Rakibi tanıyamamak, strateji belirleyememek Kılıçdaroğlu'nun temel sorunudur.
İlk yarışında kendisine oy kullandırmadılar, bu onun için bir ders olmalıydı, stratejisini entrika siyasetine göre belirlemeliydi. O bunu yapmadı; doğru, dürüst tavrın geçerli olacağına inandı. Böyle bir rakip karşısında bu tavrın geçerli olamayacağını kavrayamadı.
Bu seçimde gerçekten iyi bir rüzgar yakalamıştı muhalefet, Kılıçdaroğlu bu rüzgarı da değerlendiremedi. Tam seçim arifesinde tuttu başörtüsü serbestisini yasalaştırma teklifini getirdi. Bununla rakibe iyi bir gol atacağını hesaplamıştı olmadı, geri tepti. Adam daha ilerisini teklif etti, asıl gol atan o oldu.

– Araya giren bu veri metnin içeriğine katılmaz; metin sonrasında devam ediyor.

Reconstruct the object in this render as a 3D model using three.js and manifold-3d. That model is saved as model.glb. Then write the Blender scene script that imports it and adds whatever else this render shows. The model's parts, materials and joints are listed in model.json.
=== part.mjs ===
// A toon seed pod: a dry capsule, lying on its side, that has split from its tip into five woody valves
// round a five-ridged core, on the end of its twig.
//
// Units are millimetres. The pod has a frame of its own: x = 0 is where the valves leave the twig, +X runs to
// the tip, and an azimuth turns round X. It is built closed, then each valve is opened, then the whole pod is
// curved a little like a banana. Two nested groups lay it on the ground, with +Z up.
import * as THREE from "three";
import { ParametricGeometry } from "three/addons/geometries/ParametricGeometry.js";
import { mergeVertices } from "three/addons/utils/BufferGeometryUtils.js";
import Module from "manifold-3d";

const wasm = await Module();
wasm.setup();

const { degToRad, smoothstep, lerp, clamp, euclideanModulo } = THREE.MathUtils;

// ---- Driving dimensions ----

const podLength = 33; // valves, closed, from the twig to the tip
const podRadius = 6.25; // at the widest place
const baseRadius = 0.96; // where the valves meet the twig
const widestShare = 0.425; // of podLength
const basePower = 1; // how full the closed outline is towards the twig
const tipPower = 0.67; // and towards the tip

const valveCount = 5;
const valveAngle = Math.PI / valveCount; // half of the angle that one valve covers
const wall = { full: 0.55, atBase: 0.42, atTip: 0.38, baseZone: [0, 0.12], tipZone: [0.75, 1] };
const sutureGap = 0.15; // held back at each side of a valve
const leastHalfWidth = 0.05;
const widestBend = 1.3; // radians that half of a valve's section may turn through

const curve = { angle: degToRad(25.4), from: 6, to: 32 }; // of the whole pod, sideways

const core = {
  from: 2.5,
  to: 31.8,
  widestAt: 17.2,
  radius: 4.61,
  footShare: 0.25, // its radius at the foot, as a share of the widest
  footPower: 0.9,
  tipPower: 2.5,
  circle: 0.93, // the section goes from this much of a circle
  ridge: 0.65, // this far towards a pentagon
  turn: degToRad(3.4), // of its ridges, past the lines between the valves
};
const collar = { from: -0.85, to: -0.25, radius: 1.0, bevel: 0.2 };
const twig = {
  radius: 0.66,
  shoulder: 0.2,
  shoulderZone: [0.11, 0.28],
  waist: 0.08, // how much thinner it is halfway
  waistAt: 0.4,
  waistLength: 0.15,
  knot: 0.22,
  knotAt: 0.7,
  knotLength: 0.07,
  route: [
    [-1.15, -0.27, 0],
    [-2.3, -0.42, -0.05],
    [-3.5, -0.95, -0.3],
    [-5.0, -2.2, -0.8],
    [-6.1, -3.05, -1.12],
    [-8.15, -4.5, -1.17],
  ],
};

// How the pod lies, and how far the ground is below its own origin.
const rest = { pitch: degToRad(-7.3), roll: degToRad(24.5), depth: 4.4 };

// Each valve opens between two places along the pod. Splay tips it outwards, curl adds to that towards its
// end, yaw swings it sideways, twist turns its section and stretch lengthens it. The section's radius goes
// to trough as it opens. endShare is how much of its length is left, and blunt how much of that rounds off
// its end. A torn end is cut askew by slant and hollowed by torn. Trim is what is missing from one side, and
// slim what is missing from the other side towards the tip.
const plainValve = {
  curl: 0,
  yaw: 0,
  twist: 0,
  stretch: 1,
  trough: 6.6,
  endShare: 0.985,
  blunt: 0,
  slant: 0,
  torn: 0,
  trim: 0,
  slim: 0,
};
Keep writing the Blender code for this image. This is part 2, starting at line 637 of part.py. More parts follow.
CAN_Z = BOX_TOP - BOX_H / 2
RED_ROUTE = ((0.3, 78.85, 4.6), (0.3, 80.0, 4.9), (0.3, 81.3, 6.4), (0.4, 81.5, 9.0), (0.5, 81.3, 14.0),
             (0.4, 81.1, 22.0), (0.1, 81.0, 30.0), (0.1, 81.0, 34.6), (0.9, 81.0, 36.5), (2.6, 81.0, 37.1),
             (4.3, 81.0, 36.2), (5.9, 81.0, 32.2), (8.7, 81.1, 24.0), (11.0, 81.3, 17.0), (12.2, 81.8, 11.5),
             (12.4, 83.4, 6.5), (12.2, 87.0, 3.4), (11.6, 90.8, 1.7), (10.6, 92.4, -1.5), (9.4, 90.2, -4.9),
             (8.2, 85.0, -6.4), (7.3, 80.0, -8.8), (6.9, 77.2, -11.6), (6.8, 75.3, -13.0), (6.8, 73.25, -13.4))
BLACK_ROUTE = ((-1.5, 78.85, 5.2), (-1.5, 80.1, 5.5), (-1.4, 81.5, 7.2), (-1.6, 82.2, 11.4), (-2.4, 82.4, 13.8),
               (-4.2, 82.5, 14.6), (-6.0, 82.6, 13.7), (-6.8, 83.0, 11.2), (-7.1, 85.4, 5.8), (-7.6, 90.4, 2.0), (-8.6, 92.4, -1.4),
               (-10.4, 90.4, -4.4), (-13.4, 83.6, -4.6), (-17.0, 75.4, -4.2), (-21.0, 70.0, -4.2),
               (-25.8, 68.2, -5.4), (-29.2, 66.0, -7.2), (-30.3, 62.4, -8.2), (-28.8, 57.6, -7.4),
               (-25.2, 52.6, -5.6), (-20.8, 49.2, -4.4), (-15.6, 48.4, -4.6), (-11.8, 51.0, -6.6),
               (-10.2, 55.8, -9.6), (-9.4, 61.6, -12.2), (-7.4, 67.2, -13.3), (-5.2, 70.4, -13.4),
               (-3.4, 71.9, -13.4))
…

Tuttu dördü bir etmeyen partilere ön sıralardan yer verdi. Hiçbir vekil çıkarma şansları olmayan, gelecekte nasıl davranacakları bilinmeyen partiler 34 milletvekiliyle CHP listesinden meclise girdiler. Sandı ki bu sağ eğilimli adaylar ona sağ oylar getirecek, çok yanlıştı. Bu da tutmadı.
Yine tam seçim arifesinde samimi tavırlarla Alevi olduğunu açıkladı. Düşündü ki Erdoğan artık onun Alevi olduğunu dillendirmeyecek gizli gizli; bu da çok büyük hataydı. Erdoğan, gizli değil açık açık dillendirdi. "Bir de Aleviyim diyor, ne yapalım Alevi'ysen,
(biz de Sünni'yiz dercesine)" Bakın dedi, adam bölücülük yapıyor, mezhep ayrımı yapıyor...
Çok önemli taktik hatalarından biri de HDP'yle süreci iyi yönetememesi oldu. Onlara durumun ciddiyetini anlatıp, kendisine kayıtsız, şartsız destek vermelerini sağlamalıydı.
HDP her halukârda Millet İttifakı'nı desteklemek durumundaydı, bunu da iyi yönetemedi.
Taktik hatalardan bir diğeri de Muharrem İnce'yi hiç dikkate almamış olmasıydı.
Muharrem İnce onun parti içi tehlikeli bir rakibiydi (parti genel başkanlığı için), onu ikna ettirmenin yollarını bulmalıydı, böyle yapmadı, alttan aldı, sessiz kaldı. Nasıl olsa kazanacağım diye düşündü.
Kemel Kılıçdaroğlu, seçim anketlerine fazla iribar etti; tamamen tarafsız uzman anketçiler bulup saha ölçümünü rasyonel mantık ve sorgulama yöntemleriyle belirlemeye çalışmalıydı.
İYİ Parti'yle tam uzlaşı sağlayamamak yenilgide en etken fektördür, iki muhalif lider kesin kararlarını verip, tenakuza düşmemeliydiler. Bunu ittifakın en başında kamuoyuna göstermeliydiler. Başarısızlıkta Akşener'n in tavrı, başrollü oynamıştır.
Görünen o ki en büyük taktik hata Kılıçdaroğlu'nun aday olmasıydı. Esen rüzgara aldanıp ters rüzgara tutulmak...
Bu hatalar yumağıyla tarihi fırsat kaçırılmıştır.